Mechanism: Your existing staff are the domain experts who actually know where your bottlenecks are. Deploy role-based academies (e.g., "AI for Sales") instead of abstract technical theory.
🟢 Data Engineering & Architecture: Optimal Strategy: Hire / Outsource.
Definition: Building data pipelines, cleaning data, and creating foundational architecture.
Mechanism: Upskilling an internal IT generalist into a cloud data architect takes 18-24 months. Hire specialized developers to build the foundation fast.
🟢 Strategic Leadership: Optimal Strategy: Fractional.
Definition: Defining the AI roadmap and ensuring ROI.
Mechanism: Engage a fractional Chief AI Officer (CAIO) to avoid the high cost of a full-time executive, mitigating bad hire risk while securing enterprise-grade strategy. Your CAIO can be someone currently in the company.

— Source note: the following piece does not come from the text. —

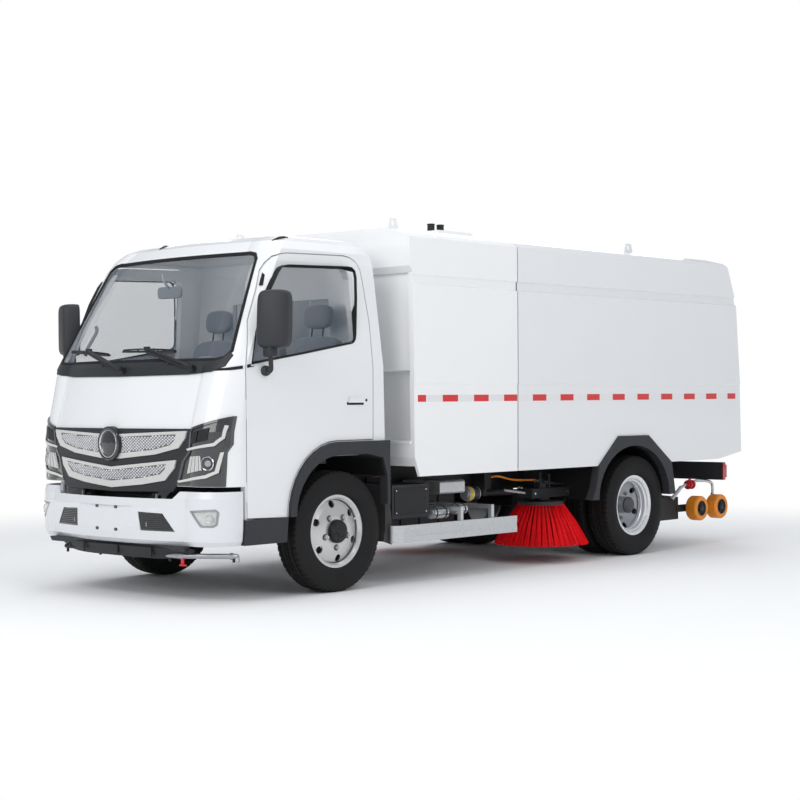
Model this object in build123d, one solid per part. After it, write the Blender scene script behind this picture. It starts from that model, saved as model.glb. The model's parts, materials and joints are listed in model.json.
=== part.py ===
from build123d import *
import math
import os

# Street sweeper truck. Millimetres, +Z up, front towards -Y, vehicle's left towards +X.
# Stations (the y of a piece) are measured from the front axle; write() moves them to the
# origin, which is on the ground below the middle of the vehicle's length.

# ---------------------------------------------------------------- driving dimensions
WHEELBASE = 3360
FRONT_OVERHANG = 1190
REAR_OVERHANG = 1565
BODY_WIDTH = 2100
CAB_WIDTH = 1940
ROOF_HEIGHT = 2370
BODY_HEIGHT = 2480
BODY_BOTTOM = 740

TYRE_OD = 805
TYRE_WIDTH = 215
RIM_OD = 485
RIM_WIDTH = 152
FRONT_TRACK = 1738
REAR_OUTER_TRACK = 1824
TWIN_SPACING = 250
KINGPIN_TRACK = 1460
KINGPIN_R = 20
STUB_R = 38
SPINDLE_R = 28

RAIL_OUTSIDE = 750
RAIL_HEIGHT = 170
RAIL_FLANGE = 65
RAIL_WALL = 8
RAIL_TOP = 740
RAIL_FRONT = -960
RAIL_REAR = 4800
SUB_WIDTH = 60
SUB_FRONT = 640
SUB_TOP = 809.7
CAB_DECK = 930

CAB_WALL = 45
DOOR_WALL = 60
DOOR_GAP = 8
GLASS_INSET = 10
GLASS_WALL = 6
BODY_WALL = 40
SKIRT_WALL = 30
SEAM = 1810
SEAM_GAP = 12
RUN_GAP = 0.5

BARREL_FOOT = (2500, 640)
ROD_EYE = (3700, 760)
BARREL_R, ROD_R = 60, 35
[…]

🟢 Foundational AI: Optimal Strategy: Outsource and Upskill
Mechanism: Hire groups of consultants to train your workforce on the tools that matter to you and build foundational AI systems to hand off to your employees and continue to customize.
The financial disparities between building and buying talent are severe. Year 1 total outlay for an upskilled internal employee averages a 2.1x multiplier driven by recruitment fees, massive salary premiums for AI skills, and a 4-to-6-month productivity lag.
However, leadership must actively manage the retention paradox. Providing upskilling opportunities is the number one strategy for retaining talent, fostering loyalty and psychological reciprocity. Simultaneously, making your employees "AI-fluent" increases their market value, making them prime targets for competitors. You must deploy defensive retention strategies that make sense in your space or company, to protect your upskilling investments.
Are you allocating your capital toward depreciating external hires, or building an agile learning ecosystem internally?
To help you execute the directive below, we have created a framework to evaluate your organizational readiness and map your talent strategy.
The Asset: The SMB AI Talent & Capital Allocation Matrix
Format: 1-Page PDF Decision Guide.
Includes: The Context Signals Checklist, The "Build vs. Buy" Decision Framework, and the 24-Month Integration Roadmap.
Reply to this email with "AI Talent Matrix" and we will send you the PDF Matrix.
Copy and paste the text below to your HR Leadership and Operations leads to initiate an immediate audit of your AI talent strategy.
To: Head of HR; Head of Operations; CTO
From: CEO
Subject: Urgent: Audit of AI Talent Strategy & Capital Allocation
Team,
I am reviewing our talent acquisition and upskilling strategies regarding our AI initiatives.
The market data is clear: paying a wage premium for external AI talent is often capital destruction, especially when those hires lack the institutional knowledge of our business. We need to ensure we are building an internal "agile learning ecosystem" rather than relying on expensive external saviors.
Action Required: Please review and get back to me on the following three initiatives:
1) Role-Based Upskilling: Are we falling into the "Technical Weeds Trap" by training our sales and admin teams on abstract coding concepts?. I want a plan to pivot our training budget strictly toward applied, role-specific tools (e.g., Copilots for Marketing, AI for Finance).
2) Fractional Leadership Assessment: For any foundational architecture or data migration projects we have slated for this year, please calculate the cost of using an outsourced partner versus hiring full-time.
3) Retention Protocols: For employees who are upskilled, we need to think through clear career pathways of our newly upskilled talent or ways to mitigate the risk of losing them to competition.
We need to acquire the brain of the future while retaining the heart of our culture.